___ Data lines ___
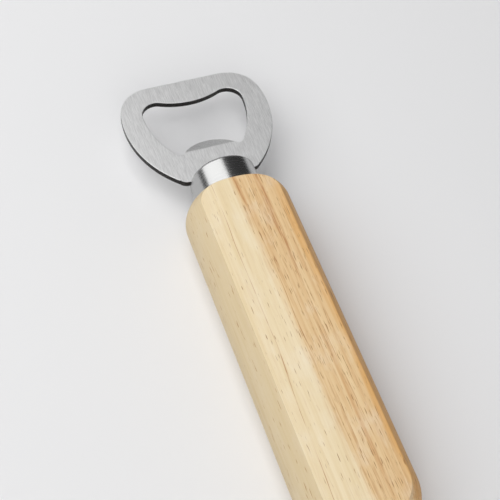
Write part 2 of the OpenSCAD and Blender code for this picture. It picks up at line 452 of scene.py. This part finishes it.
def makePlate():
    s = plateSet
    plate = bpy.data.objects.new("stampedPlate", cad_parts["head_plate"].data.copy())
    bpy.context.collection.objects.link(plate)
    useAlone(plate)
    bpy.ops.object.mode_set(mode="EDIT")
    bpy.ops.mesh.select_all(action="SELECT")
    bpy.ops.mesh.customdata_custom_splitnormals_clear()
    bpy.ops.mesh.remove_doubles(threshold=weld)
    bpy.ops.mesh.dissolve_limited(angle_limit=radians(0.3))
    bpy.ops.mesh.select_mode(type="EDGE")
    bpy.ops.mesh.select_all(action="DESELECT")
    shape = bmesh.from_edit_mesh(plate.data)
    lipLow, lipHigh = (plateHigh.y - s[name] * mm for name in ("lipLow", "lipHigh"))
    for edge in shape.edges:
        ends = [v.co for v in edge.verts]
        onLip = any(abs(p.x) < s["lipHalf"] * mm and lipLow < p.y < lipHigh for p in ends)
        onHead = all(p.y > collarHigh.y + s["footClear"] * mm for p in ends)
        sharp = len(edge.link_faces) == 2 and edge.calc_face_angle() > radians(s["sharp"])
        flat = abs(ends[0].z - ends[1].z) < s["levelEdge"] * mm
        edge.select_set(onHead and sharp and flat and not onLip)
    bmesh.update_edit_mesh(plate.data)
    bpy.ops.mesh.bevel(offset=s["brokenEdge"] * mm, segments=s["brokenSteps"], affect="EDGES",
                       clamp_overlap=False)
    bpy.ops.object.mode_set(mode="OBJECT")
    useAlone(plate)
    bpy.ops.object.shade_smooth_by_angle(angle=radians(s["smoothBelow"]))
    weighNormals(plate)
    return plate


brushSet = {
    "steel": ("#d2d2d2", "#f8f8f8"),
    "brushLine": (0.18, 2.4, 0.18),  # mm; the real lines are finer, drawn as wide as they can show
    "smear": (0.35, 5, 0.35),
    "patch": (11, 11, 11),
    "rough": (0.42, 0.52),
    # painted shade and dark reflection: the sheared walls get a near-black colour, darker than the duller
    # sheared steel itself
    "shearedPaintedDark": ("#222120", "#413f3d"),
    "shearedScale": 2500,  # per metre
}


def makeBrushedSteel():
    # stainless sheet, belt-brushed along the handle: satin, and a highlight smears out across the lines
    material, tree = newMaterial("brushedStainless")
    s = brushSet
    place = addNode(tree, "TexCoord").outputs["Object"]
    line, smear, patch = (addNode(tree, "TexNoise", inputs={
        "Vector": stretched(tree, place, s[name]), "Scale": 1, "Detail": 3, "Roughness": 0.6}).outputs[0]
        for name in ("brushLine", "smear", "patch"))
    mixed = addNode(tree, "Mix", {"data_type": "FLOAT"}, {0: 0.35, 2: line, 3: smear}).outputs[0]
    tone = addNode(tree, "ValToRGB", inputs={0: mixed}, stops=list(zip((0.3, 0.7), s["steel"])))
    rough = addNode(tree, "MapRange", inputs={
        "Value": mixed, "From Min": 0.3, "From Max": 0.7,
        "To Min": s["rough"][0], "To Max": s["rough"][1]}).outputs[0]
    height = addNode(tree, "Math", {"operation": "MULTIPLY_ADD"}, {0: patch, 1: 0.2, 2: line}).outputs[0]
    bump = addNode(tree, "Bump", inputs={"Strength": 0.3, "Distance": 0.02 * mm, "Height": height})
    across = addNode(tree, "Tangent", {"direction_type": "RADIAL", "axis": "Y"})
    steel = addNode(tree, "BsdfPrincipled", inputs={
        "Base Color": tone.outputs[0], "Metallic": 1, "Roughness": rough, "Anisotropic": 0.6,
        "Tangent": across.outputs[0], "Normal": bump.outputs[0]})
    addNode(tree, "OutputMaterial", inputs={"Surface": steel.outputs[0]})
    return material


def makeShearedSteelPaintedDark():
    # the same sheet where the punch went through: a rough, duller wall, painted near black for the shade
    # and dark reflection it shows
    material, tree = newMaterial("shearedStainlessPaintedDark")
    place = addNode(tree, "TexCoord").outputs["Object"]
    noise = addNode(tree, "TexNoise", inputs={
        "Vector": place, "Scale": brushSet["shearedScale"], "Detail": 3}).outputs[0]
    tone = addNode(tree, "ValToRGB", inputs={0: noise}, stops=list(zip((0.35, 0.65), brushSet["shearedPaintedDark"])))
    bump = addNode(tree, "Bump", inputs={"Strength": 0.4, "Distance": 0.03 * mm, "Height": noise})
    steel = addNode(tree, "BsdfPrincipled", inputs={
        "Base Color": tone.outputs[0], "Metallic": 1, "Roughness": 0.4, "Normal": bump.outputs[0]})
    addNode(tree, "OutputMaterial", inputs={"Surface": steel.outputs[0]})
    return material


plate = makePlate()
giveMaterial(plate, makeBrushedSteel(), makeShearedSteelPaintedDark())
for face in plate.data.polygons:  # what the punch sheared, painted dark for shade and dark reflection
    face.material_index = 1 if abs(face.normal.z) < 0.5 else 0
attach(plate, "root")
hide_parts("head_plate")
print("plate stamped")


# the collar keeps its CAD mesh
polishSet = {
    "steel": ("#b3b3b3", "#bfbfbe"),
    "turnLine": (9, 0.12, 9),  # mm; lines run round the collar
    "rough": (0.19, 0.29),
}


def makePolishedSteel():
    # stainless tube turned and polished: a mirror with faint lines round it
    material, tree = newMaterial("polishedStainless")
    s = polishSet
    place = addNode(tree, "TexCoord").outputs["Object"]
    line = addNode(tree, "TexNoise", inputs={
        "Vector": stretched(tree, place, s["turnLine"]), "Scale": 1, "Detail": 3}).outputs[0]
    tone = addNode(tree, "ValToRGB", inputs={0: line}, stops=list(zip((0.3, 0.7), s["steel"])))
    rough = addNode(tree, "MapRange", inputs={
        "Value": line, "From Min": 0.3, "From Max": 0.7,
        "To Min": s["rough"][0], "To Max": s["rough"][1]}).outputs[0]
    bump = addNode(tree, "Bump", inputs={"Strength": 0.1, "Distance": 0.01 * mm, "Height": line})
    steel = addNode(tree, "BsdfPrincipled", inputs={
        "Base Color": tone.outputs[0], "Metallic": 1, "Roughness": rough, "Normal": bump.outputs[0]})
    addNode(tree, "OutputMaterial", inputs={"Surface": steel.outputs[0]})
    return material


giveMaterial(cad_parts["ferrule"], makePolishedSteel())
print("collar polished")


epoxySet = {
    "resin": ("#d9c48d", "#e6d7a8"),
    "cloudScale": 400,  # per metre
}


def makeEpoxy():
    # two-part epoxy, cured in the bore: amber, glossy and a little cloudy
    material, tree = newMaterial("curedEpoxy")
    s = epoxySet
    place = addNode(tree, "TexCoord").outputs["Object"]
    noise = addNode(tree, "TexNoise", inputs={
        "Vector": place, "Scale": s["cloudScale"], "Detail": 2}).outputs[0]
    tone = addNode(tree, "ValToRGB", inputs={0: noise}, stops=list(zip((0.35, 0.65), s["resin"])))
    resin = addNode(tree, "BsdfPrincipled", inputs={
        "Base Color": tone.outputs[0], "Roughness": 0.25, "IOR": 1.55})
    addNode(tree, "OutputMaterial", inputs={"Surface": resin.outputs[0]})
    return material


giveMaterial(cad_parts["tang_epoxy"], makeEpoxy())
print("epoxy cured")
___
Goal of the exercise
Quote the listing in full, please, keeping every line exact.

Exercise answer
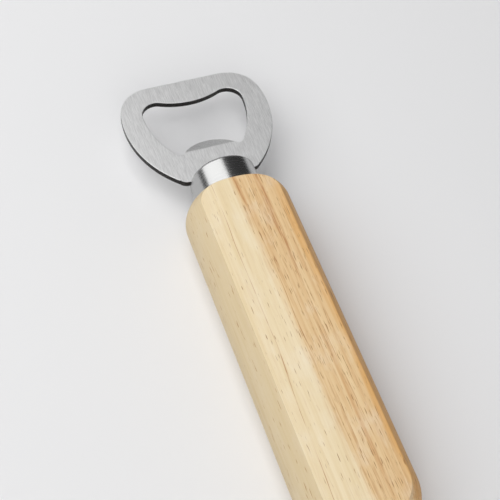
Write part 2 of the OpenSCAD and Blender code for this picture. It picks up at line 452 of scene.py. This part finishes it.
def makePlate():
    s = plateSet
    plate = bpy.data.objects.new("stampedPlate", cad_parts["head_plate"].data.copy())
    bpy.context.collection.objects.link(plate)
    useAlone(plate)
    bpy.ops.object.mode_set(mode="EDIT")
    bpy.ops.mesh.select_all(action="SELECT")
    bpy.ops.mesh.customdata_custom_splitnormals_clear()
    bpy.ops.mesh.remove_doubles(threshold=weld)
    bpy.ops.mesh.dissolve_limited(angle_limit=radians(0.3))
    bpy.ops.mesh.select_mode(type="EDGE")
    bpy.ops.mesh.select_all(action="DESELECT")
    shape = bmesh.from_edit_mesh(plate.data)
    lipLow, lipHigh = (plateHigh.y - s[name] * mm for name in ("lipLow", "lipHigh"))
    for edge in shape.edges:
        ends = [v.co for v in edge.verts]
        onLip = any(abs(p.x) < s["lipHalf"] * mm and lipLow < p.y < lipHigh for p in ends)
        onHead = all(p.y > collarHigh.y + s["footClear"] * mm for p in ends)
        sharp = len(edge.link_faces) == 2 and edge.calc_face_angle() > radians(s["sharp"])
        flat = abs(ends[0].z - ends[1].z) < s["levelEdge"] * mm
        edge.select_set(onHead and sharp and flat and not onLip)
    bmesh.update_edit_mesh(plate.data)
    bpy.ops.mesh.bevel(offset=s["brokenEdge"] * mm, segments=s["brokenSteps"], affect="EDGES",
                       clamp_overlap=False)
    bpy.ops.object.mode_set(mode="OBJECT")
    useAlone(plate)
    bpy.ops.object.shade_smooth_by_angle(angle=radians(s["smoothBelow"]))
    weighNormals(plate)
    return plate


brushSet = {
    "steel": ("#d2d2d2", "#f8f8f8"),
    "brushLine": (0.18, 2.4, 0.18),  # mm; the real lines are finer, drawn as wide as they can show
    "smear": (0.35, 5, 0.35),
    "patch": (11, 11, 11),
    "rough": (0.42, 0.52),
    # painted shade and dark reflection: the sheared walls get a near-black colour, darker than the duller
    # sheared steel itself
    "shearedPaintedDark": ("#222120", "#413f3d"),
    "shearedScale": 2500,  # per metre
}


def makeBrushedSteel():
    # stainless sheet, belt-brushed along the handle: satin, and a highlight smears out across the lines
    material, tree = newMaterial("brushedStainless")
    s = brushSet
    place = addNode(tree, "TexCoord").outputs["Object"]
    line, smear, patch = (addNode(tree, "TexNoise", inputs={
        "Vector": stretched(tree, place, s[name]), "Scale": 1, "Detail": 3, "Roughness": 0.6}).outputs[0]
        for name in ("brushLine", "smear", "patch"))
    mixed = addNode(tree, "Mix", {"data_type": "FLOAT"}, {0: 0.35, 2: line, 3: smear}).outputs[0]
    tone = addNode(tree, "ValToRGB", inputs={0: mixed}, stops=list(zip((0.3, 0.7), s["steel"])))
    rough = addNode(tree, "MapRange", inputs={
        "Value": mixed, "From Min": 0.3, "From Max": 0.7,
        "To Min": s["rough"][0], "To Max": s["rough"][1]}).outputs[0]
    height = addNode(tree, "Math", {"operation": "MULTIPLY_ADD"}, {0: patch, 1: 0.2, 2: line}).outputs[0]
    bump = addNode(tree, "Bump", inputs={"Strength": 0.3, "Distance": 0.02 * mm, "Height": height})
    across = addNode(tree, "Tangent", {"direction_type": "RADIAL", "axis": "Y"})
    steel = addNode(tree, "BsdfPrincipled", inputs={
        "Base Color": tone.outputs[0], "Metallic": 1, "Roughness": rough, "Anisotropic": 0.6,
        "Tangent": across.outputs[0], "Normal": bump.outputs[0]})
    addNode(tree, "OutputMaterial", inputs={"Surface": steel.outputs[0]})
    return material


def makeShearedSteelPaintedDark():
    # the same sheet where the punch went through: a rough, duller wall, painted near black for the shade
    # and dark reflection it shows
    material, tree = newMaterial("shearedStainlessPaintedDark")
    place = addNode(tree, "TexCoord").outputs["Object"]
    noise = addNode(tree, "TexNoise", inputs={
        "Vector": place, "Scale": brushSet["shearedScale"], "Detail": 3}).outputs[0]
    tone = addNode(tree, "ValToRGB", inputs={0: noise}, stops=list(zip((0.35, 0.65), brushSet["shearedPaintedDark"])))
    bump = addNode(tree, "Bump", inputs={"Strength": 0.4, "Distance": 0.03 * mm, "Height": noise})
    steel = addNode(tree, "BsdfPrincipled", inputs={
        "Base Color": tone.outputs[0], "Metallic": 1, "Roughness": 0.4, "Normal": bump.outputs[0]})
    addNode(tree, "OutputMaterial", inputs={"Surface": steel.outputs[0]})
    return material


plate = makePlate()
giveMaterial(plate, makeBrushedSteel(), makeShearedSteelPaintedDark())
for face in plate.data.polygons:  # what the punch sheared, painted dark for shade and dark reflection
    face.material_index = 1 if abs(face.normal.z) < 0.5 else 0
attach(plate, "root")
hide_parts("head_plate")
print("plate stamped")


# the collar keeps its CAD mesh
polishSet = {
    "steel": ("#b3b3b3", "#bfbfbe"),
    "turnLine": (9, 0.12, 9),  # mm; lines run round the collar
    "rough": (0.19, 0.29),
}


def makePolishedSteel():
    # stainless tube turned and polished: a mirror with faint lines round it
    material, tree = newMaterial("polishedStainless")
    s = polishSet
    place = addNode(tree, "TexCoord").outputs["Object"]
    line = addNode(tree, "TexNoise", inputs={
        "Vector": stretched(tree, place, s["turnLine"]), "Scale": 1, "Detail": 3}).outputs[0]
    tone = addNode(tree, "ValToRGB", inputs={0: line}, stops=list(zip((0.3, 0.7), s["steel"])))
    rough = addNode(tree, "MapRange", inputs={
        "Value": line, "From Min": 0.3, "From Max": 0.7,
        "To Min": s["rough"][0], "To Max": s["rough"][1]}).outputs[0]
    bump = addNode(tree, "Bump", inputs={"Strength": 0.1, "Distance": 0.01 * mm, "Height": line})
    steel = addNode(tree, "BsdfPrincipled", inputs={
        "Base Color": tone.outputs[0], "Metallic": 1, "Roughness": rough, "Normal": bump.outputs[0]})
    addNode(tree, "OutputMaterial", inputs={"Surface": steel.outputs[0]})
    return material


giveMaterial(cad_parts["ferrule"], makePolishedSteel())
print("collar polished")


epoxySet = {
    "resin": ("#d9c48d", "#e6d7a8"),
    "cloudScale": 400,  # per metre
}


def makeEpoxy():
    # two-part epoxy, cured in the bore: amber, glossy and a little cloudy
    material, tree = newMaterial("curedEpoxy")
    s = epoxySet
    place = addNode(tree, "TexCoord").outputs["Object"]
    noise = addNode(tree, "TexNoise", inputs={
        "Vector": place, "Scale": s["cloudScale"], "Detail": 2}).outputs[0]
    tone = addNode(tree, "ValToRGB", inputs={0: noise}, stops=list(zip((0.35, 0.65), s["resin"])))
    resin = addNode(tree, "BsdfPrincipled", inputs={
        "Base Color": tone.outputs[0], "Roughness": 0.25, "IOR": 1.55})
    addNode(tree, "OutputMaterial", inputs={"Surface": resin.outputs[0]})
    return material


giveMaterial(cad_parts["tang_epoxy"], makeEpoxy())
print("epoxy cured")